Among the entries below, one stretch runs from the line that contains "obj.parent = None" through the line that contains "FLOOR_GLOW = 0.13". Repeat that stretch exactly, ends included, and only that.
··· DATASET RECORDS ···
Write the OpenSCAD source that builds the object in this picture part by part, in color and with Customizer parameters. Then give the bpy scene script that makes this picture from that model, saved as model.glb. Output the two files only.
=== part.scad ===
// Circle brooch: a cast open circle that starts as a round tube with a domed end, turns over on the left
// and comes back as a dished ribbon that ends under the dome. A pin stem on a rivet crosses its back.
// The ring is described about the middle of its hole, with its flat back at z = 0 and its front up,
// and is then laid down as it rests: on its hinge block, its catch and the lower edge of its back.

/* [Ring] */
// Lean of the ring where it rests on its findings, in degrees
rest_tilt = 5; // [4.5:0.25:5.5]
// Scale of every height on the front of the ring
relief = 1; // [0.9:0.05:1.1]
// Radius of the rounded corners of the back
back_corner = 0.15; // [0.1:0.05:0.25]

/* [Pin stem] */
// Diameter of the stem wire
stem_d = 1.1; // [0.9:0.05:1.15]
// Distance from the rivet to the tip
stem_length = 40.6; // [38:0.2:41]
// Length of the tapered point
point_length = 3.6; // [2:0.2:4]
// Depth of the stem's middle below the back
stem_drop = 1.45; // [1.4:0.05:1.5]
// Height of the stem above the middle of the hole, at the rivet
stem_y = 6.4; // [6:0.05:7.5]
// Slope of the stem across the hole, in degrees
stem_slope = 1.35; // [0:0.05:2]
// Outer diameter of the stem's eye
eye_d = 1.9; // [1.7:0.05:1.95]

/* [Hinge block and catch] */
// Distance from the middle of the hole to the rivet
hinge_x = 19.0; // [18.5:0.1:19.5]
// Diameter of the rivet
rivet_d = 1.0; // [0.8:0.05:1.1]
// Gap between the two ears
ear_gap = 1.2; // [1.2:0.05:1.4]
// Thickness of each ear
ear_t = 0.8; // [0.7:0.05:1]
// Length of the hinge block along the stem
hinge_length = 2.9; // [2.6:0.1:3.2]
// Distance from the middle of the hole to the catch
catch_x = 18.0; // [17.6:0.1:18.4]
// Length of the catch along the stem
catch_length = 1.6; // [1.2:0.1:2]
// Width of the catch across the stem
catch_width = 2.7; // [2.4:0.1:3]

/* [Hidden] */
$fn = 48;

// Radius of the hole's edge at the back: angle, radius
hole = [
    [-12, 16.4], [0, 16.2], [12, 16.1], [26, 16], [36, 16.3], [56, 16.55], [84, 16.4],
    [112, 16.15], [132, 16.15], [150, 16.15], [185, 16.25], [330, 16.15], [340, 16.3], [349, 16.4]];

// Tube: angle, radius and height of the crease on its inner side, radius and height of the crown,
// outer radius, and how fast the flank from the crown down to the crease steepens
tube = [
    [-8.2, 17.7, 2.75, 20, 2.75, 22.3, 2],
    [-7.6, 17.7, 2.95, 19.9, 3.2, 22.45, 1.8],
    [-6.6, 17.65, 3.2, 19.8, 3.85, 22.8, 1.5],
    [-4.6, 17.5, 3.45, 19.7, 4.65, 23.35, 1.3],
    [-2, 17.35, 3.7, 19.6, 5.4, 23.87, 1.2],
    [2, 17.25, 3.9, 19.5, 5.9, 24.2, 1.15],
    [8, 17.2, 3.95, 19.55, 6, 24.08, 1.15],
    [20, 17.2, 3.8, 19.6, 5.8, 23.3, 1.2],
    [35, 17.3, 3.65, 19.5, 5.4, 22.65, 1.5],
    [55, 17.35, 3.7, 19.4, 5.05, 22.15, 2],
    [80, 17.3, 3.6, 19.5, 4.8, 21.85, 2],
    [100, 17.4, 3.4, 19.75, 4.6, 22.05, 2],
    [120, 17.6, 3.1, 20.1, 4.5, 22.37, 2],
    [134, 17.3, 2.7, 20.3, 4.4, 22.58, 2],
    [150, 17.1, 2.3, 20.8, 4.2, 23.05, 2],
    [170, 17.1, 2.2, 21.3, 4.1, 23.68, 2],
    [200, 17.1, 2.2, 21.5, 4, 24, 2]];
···
··· DATASET RECORDS ···
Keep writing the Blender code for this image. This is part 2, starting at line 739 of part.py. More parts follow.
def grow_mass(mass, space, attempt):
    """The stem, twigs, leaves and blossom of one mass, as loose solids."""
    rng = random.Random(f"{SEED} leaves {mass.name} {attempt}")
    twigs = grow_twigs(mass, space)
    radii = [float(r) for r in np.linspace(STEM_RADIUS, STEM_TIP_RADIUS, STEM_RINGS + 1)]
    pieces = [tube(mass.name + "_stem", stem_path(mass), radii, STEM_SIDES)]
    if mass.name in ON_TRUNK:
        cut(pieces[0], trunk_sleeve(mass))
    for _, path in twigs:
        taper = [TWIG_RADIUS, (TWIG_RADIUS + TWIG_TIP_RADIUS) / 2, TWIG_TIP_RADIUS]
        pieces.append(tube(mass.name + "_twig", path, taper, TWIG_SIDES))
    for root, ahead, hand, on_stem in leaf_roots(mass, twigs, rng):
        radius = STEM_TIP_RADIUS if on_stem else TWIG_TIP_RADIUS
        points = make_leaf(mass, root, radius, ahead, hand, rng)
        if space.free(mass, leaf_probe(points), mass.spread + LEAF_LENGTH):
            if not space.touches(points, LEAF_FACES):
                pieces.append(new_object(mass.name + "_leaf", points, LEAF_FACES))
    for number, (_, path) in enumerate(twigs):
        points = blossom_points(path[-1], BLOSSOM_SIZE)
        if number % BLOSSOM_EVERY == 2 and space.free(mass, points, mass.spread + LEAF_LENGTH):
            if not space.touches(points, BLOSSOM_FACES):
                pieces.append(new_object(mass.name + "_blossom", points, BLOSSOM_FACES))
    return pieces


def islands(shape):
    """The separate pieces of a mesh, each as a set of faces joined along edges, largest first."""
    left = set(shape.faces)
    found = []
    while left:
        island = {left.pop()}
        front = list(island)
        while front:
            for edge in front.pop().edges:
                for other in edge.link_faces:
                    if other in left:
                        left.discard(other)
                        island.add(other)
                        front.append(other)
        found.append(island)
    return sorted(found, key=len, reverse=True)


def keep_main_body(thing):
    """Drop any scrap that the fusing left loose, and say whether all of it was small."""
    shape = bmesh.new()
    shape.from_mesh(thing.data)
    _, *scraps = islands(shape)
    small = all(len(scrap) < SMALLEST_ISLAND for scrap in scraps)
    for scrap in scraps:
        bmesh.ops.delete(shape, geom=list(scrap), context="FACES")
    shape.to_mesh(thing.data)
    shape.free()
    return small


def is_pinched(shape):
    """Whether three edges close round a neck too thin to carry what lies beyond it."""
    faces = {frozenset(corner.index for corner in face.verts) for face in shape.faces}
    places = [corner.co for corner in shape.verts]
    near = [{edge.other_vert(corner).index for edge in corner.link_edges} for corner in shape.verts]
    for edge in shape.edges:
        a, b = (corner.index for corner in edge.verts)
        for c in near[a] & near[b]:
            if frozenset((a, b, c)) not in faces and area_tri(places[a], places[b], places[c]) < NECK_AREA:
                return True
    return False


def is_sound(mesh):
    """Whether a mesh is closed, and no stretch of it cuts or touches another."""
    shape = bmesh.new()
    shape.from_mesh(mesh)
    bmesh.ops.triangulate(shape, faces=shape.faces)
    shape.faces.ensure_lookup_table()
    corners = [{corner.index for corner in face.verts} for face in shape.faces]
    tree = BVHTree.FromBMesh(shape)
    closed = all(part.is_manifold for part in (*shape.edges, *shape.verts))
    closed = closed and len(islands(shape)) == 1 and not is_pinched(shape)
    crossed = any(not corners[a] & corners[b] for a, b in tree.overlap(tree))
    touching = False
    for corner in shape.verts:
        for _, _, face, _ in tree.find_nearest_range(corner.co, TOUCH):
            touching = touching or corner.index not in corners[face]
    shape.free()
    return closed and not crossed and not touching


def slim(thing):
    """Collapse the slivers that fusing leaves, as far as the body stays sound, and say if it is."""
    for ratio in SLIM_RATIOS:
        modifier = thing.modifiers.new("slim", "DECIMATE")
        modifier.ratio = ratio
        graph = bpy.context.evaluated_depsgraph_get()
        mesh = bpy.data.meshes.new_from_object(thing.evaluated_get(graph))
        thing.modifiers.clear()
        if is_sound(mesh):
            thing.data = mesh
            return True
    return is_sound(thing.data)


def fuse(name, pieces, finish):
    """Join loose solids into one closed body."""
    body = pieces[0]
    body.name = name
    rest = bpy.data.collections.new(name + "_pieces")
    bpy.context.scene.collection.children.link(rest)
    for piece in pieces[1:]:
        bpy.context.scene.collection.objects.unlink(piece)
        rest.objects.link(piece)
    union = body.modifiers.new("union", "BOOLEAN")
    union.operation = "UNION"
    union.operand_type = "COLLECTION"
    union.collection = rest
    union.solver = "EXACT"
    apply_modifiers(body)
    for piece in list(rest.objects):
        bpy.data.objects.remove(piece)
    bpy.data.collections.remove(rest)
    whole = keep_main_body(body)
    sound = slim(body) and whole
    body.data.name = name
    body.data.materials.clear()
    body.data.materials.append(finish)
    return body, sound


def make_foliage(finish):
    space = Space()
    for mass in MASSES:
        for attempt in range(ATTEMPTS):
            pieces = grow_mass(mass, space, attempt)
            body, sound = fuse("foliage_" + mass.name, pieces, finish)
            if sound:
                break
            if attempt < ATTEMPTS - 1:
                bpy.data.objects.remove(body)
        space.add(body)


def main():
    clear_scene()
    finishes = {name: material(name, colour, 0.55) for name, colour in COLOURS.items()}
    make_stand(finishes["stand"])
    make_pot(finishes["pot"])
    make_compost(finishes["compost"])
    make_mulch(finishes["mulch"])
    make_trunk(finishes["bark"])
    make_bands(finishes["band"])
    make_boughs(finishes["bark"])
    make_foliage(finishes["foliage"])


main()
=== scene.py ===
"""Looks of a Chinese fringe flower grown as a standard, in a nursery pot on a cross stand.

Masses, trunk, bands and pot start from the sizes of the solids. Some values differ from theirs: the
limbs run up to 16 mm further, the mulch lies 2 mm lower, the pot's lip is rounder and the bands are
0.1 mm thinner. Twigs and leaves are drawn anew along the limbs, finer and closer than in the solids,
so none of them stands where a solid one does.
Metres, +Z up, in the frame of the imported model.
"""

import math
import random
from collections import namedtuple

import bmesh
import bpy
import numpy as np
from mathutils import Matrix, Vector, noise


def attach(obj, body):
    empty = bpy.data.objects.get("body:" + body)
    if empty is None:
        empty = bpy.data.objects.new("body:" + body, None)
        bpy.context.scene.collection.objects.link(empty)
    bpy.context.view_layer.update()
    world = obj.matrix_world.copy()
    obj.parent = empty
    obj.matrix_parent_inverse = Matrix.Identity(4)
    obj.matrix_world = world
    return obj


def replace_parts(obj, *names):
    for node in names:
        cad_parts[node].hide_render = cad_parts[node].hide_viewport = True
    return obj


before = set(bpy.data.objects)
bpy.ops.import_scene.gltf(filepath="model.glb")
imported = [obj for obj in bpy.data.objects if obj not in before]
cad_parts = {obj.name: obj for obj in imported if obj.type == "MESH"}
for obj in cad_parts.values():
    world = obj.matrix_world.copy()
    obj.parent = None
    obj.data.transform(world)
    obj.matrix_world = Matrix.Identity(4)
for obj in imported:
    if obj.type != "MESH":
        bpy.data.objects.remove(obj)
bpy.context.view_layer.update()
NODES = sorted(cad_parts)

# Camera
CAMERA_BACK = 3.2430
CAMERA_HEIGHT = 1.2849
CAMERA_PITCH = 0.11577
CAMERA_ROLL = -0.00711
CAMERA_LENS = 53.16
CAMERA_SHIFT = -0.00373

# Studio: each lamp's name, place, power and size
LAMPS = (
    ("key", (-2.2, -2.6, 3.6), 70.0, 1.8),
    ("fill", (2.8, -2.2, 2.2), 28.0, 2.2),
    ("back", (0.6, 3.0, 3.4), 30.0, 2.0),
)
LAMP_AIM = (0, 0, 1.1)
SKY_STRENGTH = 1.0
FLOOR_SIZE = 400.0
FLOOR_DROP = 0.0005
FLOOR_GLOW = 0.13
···
• RESPONSE:
    obj.parent = None
    obj.data.transform(world)
    obj.matrix_world = Matrix.Identity(4)
for obj in imported:
    if obj.type != "MESH":
        bpy.data.objects.remove(obj)
bpy.context.view_layer.update()
NODES = sorted(cad_parts)

# Camera
CAMERA_BACK = 3.2430
CAMERA_HEIGHT = 1.2849
CAMERA_PITCH = 0.11577
CAMERA_ROLL = -0.00711
CAMERA_LENS = 53.16
CAMERA_SHIFT = -0.00373

# Studio: each lamp's name, place, power and size
LAMPS = (
    ("key", (-2.2, -2.6, 3.6), 70.0, 1.8),
    ("fill", (2.8, -2.2, 2.2), 28.0, 2.2),
    ("back", (0.6, 3.0, 3.4), 30.0, 2.0),
)
LAMP_AIM = (0, 0, 1.1)
SKY_STRENGTH = 1.0
FLOOR_SIZE = 400.0
FLOOR_DROP = 0.0005
FLOOR_GLOW = 0.13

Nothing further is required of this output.